How it impacts the rest of the world is of imminent interest. Other than generic issues like global warming and climate change, and the future of fossils, the geostrategic impact will be huge. If the US and China, to a certain degree, are so heavily occupied in the Arctic region, will they still have the resources and effort to, for example, give to the South China Sea? With the US so thinly spread, will China find it opportune to venture into Taiwan? What might it entail on the American strategy to contain China through proxies – some noteworthy and huge like India, which, after having been led on the garden path of America’s favourite ally, is struggling to give another meaning to its relationship? An unexpected sidelining of India, a previously favoured nation among major powers of today and tomorrow, may point to a lack of certainty in India about its prospects as the future unfolds. It is certain to impact India’s political economy and, consequently, its politics. What changes it might ensue in its socio-politics are anyone’s guess, but changes are certain to follow in the next few years. How the new political flavour in India recalibrates its policies will determine how the rest of the region, Pakistan especially, must view its options.

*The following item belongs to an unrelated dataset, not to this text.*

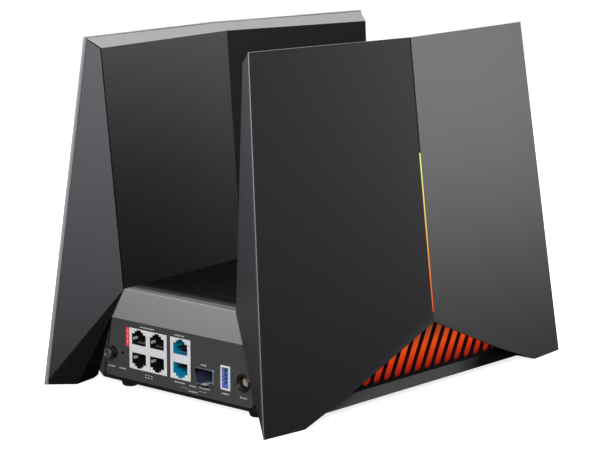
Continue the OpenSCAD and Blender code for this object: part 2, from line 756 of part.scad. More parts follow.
base_tray();
top_cover();
rear_panel();
front_panel();
side_grille(-1);  // left_side_grille
side_grille(1);  // right_side_grille
glow_guide(-1);  // left_glow_guide
glow_guide(1);  // right_glow_guide
glow_board(-1);  // left_glow_board
glow_board(1);  // right_glow_board
rubber_feet();
main_board();
chips();
shield_cans();
thermal_pads();
heat_sink();
heat_spreader();
network_transformers();
capacitors();
antenna_sockets();
lan_jacks();
wan_jacks();
jack_contacts();
sfp_cage();
sfp_connector();
usb_shell();
usb_tongue();
power_inlet();
inlet_sleeve();
power_switch();
power_button();
reset_switch();
reset_button();
board_screws();
cover_screws();
wing_screws();
outer_panel(-1);  // left_outer_panel
outer_panel(1);  // right_outer_panel
wing_frame(-1);  // left_wing_frame
wing_frame(1);  // right_wing_frame
inner_cover(-1);  // left_inner_cover
inner_cover(1);  // right_inner_cover
light_bar(-1);  // left_light_bar
light_bar(1);  // right_light_bar
crease_trim(-1);  // left_crease_trim
crease_trim(1);  // right_crease_trim
light_board(-1);  // left_light_board
light_board(1);  // right_light_board
antennas(-1);  // left_antennas
antennas(1);  // right_antennas
antenna_cables(-1);  // left_antenna_cables
antenna_cables(1);  // right_antenna_cables
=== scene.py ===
"""Looks of the wireless router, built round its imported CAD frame.

Metres, +Z up, the sockets face +Y, and "left" is -X. Sizes are written as millimetres times MM.
"""

import math

import bmesh
import bpy
from mathutils import Matrix, Vector


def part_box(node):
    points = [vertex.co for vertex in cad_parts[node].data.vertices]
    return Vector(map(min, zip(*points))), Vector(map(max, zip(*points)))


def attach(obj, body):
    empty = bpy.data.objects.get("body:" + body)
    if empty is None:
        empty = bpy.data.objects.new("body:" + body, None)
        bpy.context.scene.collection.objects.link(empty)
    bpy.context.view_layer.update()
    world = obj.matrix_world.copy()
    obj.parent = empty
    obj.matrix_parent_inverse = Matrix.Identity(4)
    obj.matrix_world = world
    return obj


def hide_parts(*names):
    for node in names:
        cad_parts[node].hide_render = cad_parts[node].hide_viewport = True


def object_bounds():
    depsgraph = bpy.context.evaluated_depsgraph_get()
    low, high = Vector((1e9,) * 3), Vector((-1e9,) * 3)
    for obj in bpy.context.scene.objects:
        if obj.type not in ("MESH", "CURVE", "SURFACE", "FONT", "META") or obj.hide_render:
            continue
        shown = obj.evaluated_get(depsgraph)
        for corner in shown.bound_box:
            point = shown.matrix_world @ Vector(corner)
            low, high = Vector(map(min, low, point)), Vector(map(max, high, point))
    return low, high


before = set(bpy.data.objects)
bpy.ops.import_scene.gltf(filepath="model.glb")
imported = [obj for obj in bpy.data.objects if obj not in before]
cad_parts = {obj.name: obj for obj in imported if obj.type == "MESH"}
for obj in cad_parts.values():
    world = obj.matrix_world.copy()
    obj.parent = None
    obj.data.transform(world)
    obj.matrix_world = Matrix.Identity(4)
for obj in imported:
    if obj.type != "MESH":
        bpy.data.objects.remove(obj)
cad_low, cad_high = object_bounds()

MM = 0.001
SIDES = {"left": -1, "right": 1}

# ---------------------------------------------------------------- places in the frame


def centre(node):
    low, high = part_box(node)
    return (low + high) / 2


panel_low, panel_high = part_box("rear_panel")
deck_low, deck_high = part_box("top_cover")
lan_low, lan_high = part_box("lan_jacks")
FACE_Y = panel_high.y                   # outer face of the socket panel
PANEL_SIDE_X = 55 * MM                  # the panel's side edges lie further out than this
DECK_Z = deck_high.z
DECK_T = 3 * MM
DECK_END_Y = deck_high.y - 2 * MM       # the deck's end edges lie further out than this
LEDGE_X, LEDGE_Y = 46 * MM, 112.9 * MM  # where the deck's ledge for the inner covers ends

# ---------------------------------------------------------------- materials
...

Iran is on a boil, once again. This time it seems she will need to navigate the storm with utmost care and imagination, or the discord may carry the sell-by date for the Ayatollah’s regime of the last forty-six years. What is worse, there is no established or known figure attached to the agitating mobs around whom a coherent plan could be knit were the Ayatollahs to abdicate. An Iran left to ungoverned and unruly mobs can only be a spectre of self-annihilation through absence of organised and envisioned order – both as a state and society. Were it to fragment the tribal regionalism it might engender can only cause further chaos to its neighbouring territories which will include Pakistan. The conjoined existence of Sistan-Baluchestan in Iran and Pakistan’s Balochistan, both under strife, can only augment the strife that has ruled these regions for decades now. What if a broken, diffused and unravelled Iran were to fuse into an equally broken, diffused and unravelled Afghanistan as a region of persistent and uncontrolled chaos and turmoil? Pakistan can only dread the thought; yet it remains a possibility.

The entire world is in a reset. It will probably take the next couple of years to find its balance and shape the next few decades. Till then, though, it is only flux. In such an environment, no nation, even as assured as Pakistan seems today, can chart its roadmap to the future with any certainty. What pressures may the international environment and this three-way competition at the top for resources and influence have on Afghanistan or the need to stabilise Afghanistan? Will the international system once again ask Pakistan to carry this responsibility because of proximity? How might it impact internal ethnic and social dynamics of Pakistan or translate those into political complexities, further complicating the domestic matrix? An unravelling Iran, an expanding Russia in its near-abroad – trying to reclaim its lost influence in a renewed big-power competition – can only aggravate the security situation in the neighbourhood. China will seek to stamp its ownership of regions it has extended into with its BRI in the face of antiquated notions of territorial expansionism.

Pakistan will do well to take a pause. And reflect. Undoubtedly, the four-day war with India won us a new recognition and acceptability as a nation of consequence, but we remain at best a middling nation still heavily dependent on outside help for fiscal sustainability. The world is keen to speak to us and do business with us, and learn from us. But we must produce enough, of quality, to give these associations a meaningful purpose. These cannot be fleeting rendezvous. These will need heavy inputs of meagre resources in uncertain times. A rapidly evolving global and regional environment necessitates conservation than runaway exuberance. We need to solidify the inner front in all its manifestations, conserve energy, and power, and clout, and wait for the storm to pass over before we venture out to the world with far greater assurance and poise.